All dataretrieval API functions works through virtual functions, implemented by the subclasses. The actual control flow will depend on the implementation of the classes.

Some of the classes access internal databuffers, other will access files or other DataStream objects

Heap memory usage

Actual allocation depends on the subclass implementation:

Actual size of allocated memory depend on the implementation

Stack memory usage

For the most part the DataStream functions use little stackbased, usually less than 10 32-bit words.

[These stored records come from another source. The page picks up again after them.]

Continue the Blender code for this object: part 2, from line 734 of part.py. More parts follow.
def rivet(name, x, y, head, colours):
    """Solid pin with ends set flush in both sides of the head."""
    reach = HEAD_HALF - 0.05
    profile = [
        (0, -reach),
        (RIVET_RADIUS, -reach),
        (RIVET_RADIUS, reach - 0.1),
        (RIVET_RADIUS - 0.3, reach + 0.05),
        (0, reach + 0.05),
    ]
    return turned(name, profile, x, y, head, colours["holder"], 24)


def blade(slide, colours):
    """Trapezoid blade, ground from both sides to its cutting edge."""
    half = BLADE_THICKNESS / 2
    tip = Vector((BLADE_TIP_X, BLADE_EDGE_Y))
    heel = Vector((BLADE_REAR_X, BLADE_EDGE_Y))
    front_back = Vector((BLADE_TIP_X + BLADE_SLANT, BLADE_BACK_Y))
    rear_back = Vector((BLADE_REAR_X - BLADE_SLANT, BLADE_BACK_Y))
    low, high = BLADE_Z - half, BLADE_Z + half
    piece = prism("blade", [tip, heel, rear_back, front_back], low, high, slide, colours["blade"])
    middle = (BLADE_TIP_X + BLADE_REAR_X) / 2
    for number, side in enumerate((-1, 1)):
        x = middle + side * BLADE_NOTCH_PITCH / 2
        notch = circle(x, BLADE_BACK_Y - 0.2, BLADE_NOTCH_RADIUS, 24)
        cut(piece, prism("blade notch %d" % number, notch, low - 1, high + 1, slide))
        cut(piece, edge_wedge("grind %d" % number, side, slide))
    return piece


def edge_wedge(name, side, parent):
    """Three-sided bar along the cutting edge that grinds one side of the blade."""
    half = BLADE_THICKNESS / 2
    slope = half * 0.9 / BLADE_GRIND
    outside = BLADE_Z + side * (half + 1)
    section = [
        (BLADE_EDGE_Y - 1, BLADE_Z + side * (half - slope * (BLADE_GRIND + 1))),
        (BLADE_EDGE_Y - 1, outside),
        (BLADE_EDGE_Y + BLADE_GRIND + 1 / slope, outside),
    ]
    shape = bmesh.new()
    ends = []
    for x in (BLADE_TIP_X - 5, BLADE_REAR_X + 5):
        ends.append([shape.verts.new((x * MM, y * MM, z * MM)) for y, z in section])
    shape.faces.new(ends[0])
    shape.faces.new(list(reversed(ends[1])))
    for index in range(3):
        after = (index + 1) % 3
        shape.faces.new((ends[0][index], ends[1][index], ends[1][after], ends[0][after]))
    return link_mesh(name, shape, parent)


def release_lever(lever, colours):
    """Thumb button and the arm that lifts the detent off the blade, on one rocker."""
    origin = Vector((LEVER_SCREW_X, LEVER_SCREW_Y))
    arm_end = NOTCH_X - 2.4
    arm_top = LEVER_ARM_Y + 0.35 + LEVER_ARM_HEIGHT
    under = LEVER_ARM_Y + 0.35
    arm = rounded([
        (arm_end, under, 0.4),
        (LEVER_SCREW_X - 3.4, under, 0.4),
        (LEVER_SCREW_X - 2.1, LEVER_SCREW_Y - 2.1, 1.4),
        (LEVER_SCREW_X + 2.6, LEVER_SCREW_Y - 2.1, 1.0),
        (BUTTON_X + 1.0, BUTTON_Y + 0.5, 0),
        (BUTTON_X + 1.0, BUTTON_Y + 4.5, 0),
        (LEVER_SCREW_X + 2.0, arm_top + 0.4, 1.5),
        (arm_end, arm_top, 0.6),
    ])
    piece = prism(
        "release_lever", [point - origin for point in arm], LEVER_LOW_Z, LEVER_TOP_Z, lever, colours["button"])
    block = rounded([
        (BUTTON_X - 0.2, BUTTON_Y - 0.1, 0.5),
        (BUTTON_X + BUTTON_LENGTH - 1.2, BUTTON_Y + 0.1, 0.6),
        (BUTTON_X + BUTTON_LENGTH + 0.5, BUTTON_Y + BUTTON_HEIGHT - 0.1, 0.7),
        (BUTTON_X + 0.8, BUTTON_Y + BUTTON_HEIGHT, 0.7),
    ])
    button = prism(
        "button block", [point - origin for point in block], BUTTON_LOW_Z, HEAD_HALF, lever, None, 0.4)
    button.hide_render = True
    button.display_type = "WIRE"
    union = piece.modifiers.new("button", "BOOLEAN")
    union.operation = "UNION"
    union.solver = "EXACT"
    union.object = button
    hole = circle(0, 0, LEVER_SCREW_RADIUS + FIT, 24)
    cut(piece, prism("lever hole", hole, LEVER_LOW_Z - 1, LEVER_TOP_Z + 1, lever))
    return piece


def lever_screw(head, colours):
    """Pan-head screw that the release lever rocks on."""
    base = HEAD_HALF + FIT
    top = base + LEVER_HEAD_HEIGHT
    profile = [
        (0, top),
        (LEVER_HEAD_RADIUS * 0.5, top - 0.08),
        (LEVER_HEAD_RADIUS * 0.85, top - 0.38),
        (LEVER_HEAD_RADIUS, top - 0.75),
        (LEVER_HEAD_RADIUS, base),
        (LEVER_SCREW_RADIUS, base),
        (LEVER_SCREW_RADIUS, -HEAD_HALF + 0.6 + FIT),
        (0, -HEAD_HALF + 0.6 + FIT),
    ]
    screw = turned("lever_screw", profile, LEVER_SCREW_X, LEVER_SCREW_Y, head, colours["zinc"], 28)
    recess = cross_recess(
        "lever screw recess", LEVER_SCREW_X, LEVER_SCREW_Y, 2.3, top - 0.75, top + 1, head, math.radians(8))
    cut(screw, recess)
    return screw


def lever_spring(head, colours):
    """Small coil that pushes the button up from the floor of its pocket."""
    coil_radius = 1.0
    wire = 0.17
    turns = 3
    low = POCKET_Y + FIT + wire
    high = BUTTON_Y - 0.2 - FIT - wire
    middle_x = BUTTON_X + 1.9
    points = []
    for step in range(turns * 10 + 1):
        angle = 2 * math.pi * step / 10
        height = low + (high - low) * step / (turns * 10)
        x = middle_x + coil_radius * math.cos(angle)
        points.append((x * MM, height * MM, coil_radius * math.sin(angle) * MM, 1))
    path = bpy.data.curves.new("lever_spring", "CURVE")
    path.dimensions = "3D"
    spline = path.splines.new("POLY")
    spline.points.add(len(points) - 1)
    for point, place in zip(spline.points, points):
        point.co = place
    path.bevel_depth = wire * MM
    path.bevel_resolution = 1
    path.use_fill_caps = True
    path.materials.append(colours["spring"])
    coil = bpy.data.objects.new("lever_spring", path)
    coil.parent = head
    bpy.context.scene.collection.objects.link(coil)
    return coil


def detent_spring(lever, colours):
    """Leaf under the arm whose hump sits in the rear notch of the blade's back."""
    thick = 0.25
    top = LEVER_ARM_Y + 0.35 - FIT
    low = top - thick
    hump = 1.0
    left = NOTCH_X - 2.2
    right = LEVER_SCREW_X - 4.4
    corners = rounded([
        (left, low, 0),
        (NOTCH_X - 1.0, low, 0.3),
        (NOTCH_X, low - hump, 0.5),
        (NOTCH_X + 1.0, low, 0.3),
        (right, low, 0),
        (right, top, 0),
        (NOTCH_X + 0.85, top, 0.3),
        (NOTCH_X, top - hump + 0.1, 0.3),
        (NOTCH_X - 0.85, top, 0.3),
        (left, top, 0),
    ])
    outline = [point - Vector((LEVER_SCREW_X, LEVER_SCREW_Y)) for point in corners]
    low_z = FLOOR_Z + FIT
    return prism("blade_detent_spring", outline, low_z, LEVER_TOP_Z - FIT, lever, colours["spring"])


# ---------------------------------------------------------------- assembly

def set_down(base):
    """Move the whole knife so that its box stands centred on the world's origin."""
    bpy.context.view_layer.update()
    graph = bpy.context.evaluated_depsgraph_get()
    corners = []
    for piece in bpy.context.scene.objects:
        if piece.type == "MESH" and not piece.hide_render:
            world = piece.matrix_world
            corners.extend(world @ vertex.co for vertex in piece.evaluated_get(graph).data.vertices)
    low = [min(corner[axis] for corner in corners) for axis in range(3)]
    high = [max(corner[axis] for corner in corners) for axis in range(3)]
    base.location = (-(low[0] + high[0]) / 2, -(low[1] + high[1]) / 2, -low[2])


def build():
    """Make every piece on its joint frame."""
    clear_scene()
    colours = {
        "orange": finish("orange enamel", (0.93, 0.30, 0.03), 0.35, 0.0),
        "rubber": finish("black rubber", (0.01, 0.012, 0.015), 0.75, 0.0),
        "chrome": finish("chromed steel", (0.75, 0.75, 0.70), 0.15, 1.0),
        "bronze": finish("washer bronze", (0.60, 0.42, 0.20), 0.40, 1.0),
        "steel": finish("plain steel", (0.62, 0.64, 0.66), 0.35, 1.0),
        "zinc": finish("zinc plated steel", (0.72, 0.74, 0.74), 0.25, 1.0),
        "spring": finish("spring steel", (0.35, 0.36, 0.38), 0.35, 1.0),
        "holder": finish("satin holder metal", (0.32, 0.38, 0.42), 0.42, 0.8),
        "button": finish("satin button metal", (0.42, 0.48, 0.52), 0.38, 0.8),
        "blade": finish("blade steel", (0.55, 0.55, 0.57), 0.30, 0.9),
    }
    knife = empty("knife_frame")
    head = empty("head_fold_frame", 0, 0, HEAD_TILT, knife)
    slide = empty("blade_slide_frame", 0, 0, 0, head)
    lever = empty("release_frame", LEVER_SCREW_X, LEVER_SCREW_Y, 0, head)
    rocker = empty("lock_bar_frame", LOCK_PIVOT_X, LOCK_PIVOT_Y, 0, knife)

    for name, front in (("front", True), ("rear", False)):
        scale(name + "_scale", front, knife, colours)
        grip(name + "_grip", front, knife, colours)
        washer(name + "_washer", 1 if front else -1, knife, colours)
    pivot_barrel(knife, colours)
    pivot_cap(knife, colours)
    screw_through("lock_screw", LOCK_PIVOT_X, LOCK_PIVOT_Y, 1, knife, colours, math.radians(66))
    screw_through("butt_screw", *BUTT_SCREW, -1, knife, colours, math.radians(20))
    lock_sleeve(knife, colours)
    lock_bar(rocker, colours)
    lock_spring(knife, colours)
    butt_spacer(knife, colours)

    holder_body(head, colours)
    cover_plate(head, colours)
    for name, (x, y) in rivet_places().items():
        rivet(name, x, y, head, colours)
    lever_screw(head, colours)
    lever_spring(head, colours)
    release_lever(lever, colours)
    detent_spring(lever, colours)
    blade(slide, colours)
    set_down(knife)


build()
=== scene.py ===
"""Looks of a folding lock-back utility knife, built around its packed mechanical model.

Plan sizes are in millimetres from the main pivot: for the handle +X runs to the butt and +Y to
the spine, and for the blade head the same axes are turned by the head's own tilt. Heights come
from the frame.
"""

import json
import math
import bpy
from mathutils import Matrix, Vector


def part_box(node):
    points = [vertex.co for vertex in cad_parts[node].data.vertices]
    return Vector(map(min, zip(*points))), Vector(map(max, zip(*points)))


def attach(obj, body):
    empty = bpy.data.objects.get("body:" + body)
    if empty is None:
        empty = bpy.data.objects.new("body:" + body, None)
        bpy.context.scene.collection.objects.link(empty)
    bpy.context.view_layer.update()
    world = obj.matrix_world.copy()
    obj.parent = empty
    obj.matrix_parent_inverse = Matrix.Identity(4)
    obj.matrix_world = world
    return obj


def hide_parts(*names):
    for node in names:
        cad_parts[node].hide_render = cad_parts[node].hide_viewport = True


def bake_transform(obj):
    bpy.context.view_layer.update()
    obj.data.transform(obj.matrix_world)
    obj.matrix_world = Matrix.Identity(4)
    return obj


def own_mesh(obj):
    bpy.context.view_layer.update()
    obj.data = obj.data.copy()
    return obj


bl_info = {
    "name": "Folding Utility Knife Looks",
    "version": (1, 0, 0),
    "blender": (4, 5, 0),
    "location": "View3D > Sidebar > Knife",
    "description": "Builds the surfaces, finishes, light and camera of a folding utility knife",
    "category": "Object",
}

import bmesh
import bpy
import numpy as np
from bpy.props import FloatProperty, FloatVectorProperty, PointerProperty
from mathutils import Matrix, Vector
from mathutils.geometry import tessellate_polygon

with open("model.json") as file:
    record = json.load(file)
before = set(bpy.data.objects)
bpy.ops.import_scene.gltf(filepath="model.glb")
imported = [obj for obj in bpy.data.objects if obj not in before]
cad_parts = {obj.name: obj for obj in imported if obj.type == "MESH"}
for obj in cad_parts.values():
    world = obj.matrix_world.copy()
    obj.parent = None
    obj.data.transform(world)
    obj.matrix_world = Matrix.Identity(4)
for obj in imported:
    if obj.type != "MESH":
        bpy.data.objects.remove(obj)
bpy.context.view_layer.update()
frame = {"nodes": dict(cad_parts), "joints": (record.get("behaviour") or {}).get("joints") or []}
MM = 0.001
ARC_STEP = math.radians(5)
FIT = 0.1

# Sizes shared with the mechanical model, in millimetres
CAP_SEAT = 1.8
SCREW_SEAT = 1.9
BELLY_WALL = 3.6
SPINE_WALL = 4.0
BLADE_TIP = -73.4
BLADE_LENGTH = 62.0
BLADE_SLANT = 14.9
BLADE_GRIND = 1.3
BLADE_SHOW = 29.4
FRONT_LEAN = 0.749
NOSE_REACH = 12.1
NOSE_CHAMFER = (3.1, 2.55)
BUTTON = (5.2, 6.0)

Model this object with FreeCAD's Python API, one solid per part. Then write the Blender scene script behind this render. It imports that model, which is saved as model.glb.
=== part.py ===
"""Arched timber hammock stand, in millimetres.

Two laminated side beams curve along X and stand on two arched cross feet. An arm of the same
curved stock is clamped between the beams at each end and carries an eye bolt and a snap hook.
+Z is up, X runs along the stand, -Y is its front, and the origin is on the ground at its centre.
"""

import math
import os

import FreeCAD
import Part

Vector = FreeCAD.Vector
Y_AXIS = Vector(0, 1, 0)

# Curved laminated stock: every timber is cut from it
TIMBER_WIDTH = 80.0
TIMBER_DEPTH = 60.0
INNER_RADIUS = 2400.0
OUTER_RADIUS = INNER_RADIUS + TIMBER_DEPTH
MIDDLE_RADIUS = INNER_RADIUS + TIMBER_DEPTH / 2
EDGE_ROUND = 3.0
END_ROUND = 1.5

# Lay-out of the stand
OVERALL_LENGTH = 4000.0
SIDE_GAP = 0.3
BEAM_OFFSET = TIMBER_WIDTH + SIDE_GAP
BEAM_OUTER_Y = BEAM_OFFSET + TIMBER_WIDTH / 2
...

In some cases, like the DataStream_FlexibleSequence class, there are functions that uses at most two stack allocated DataStream_ByteArray as temporary values, each in the range of 150-200 bytes.

Static memory usage

The module does not define any global variables.

Caching and freeing memory

No cacheing is performed by the module.

Freeing memory on exit

The owners of DataStream objects must delete them, deallocation of allocated memroy will occur automatically.

Temp buffers

There is no check for external use of these buffers, and the different buffers should prevent internal collisions, unless implementations also use them in calls to/from these functions.

The Integer fucntions use these buffers instead of a stackallocated buffer, and it would be trivial to replace the calls with heap allocation, but it might cause a minor performance reduction

Memory tuning

At present there is no opportunities to tune memory use.

Tests

Selftests, but no checks on memory usage

Coverage

Loading a cache index or cookie file will exercise most of the non-PGP related code. The PGP selftests will exercise most of the other code.

Design choices

The three-tier memory system in DataStream_ByteArray was chosen to avoid extra allocations for small payloads (which there are a lot of when loading cache index and cookie files), and to prevent reallocate and copy on successively larger payloads. This creates some overhead (processing and footprintwise) in order to handle the different buffers and upgrade to new buffers.

Improvements

At present, no improvements are planned.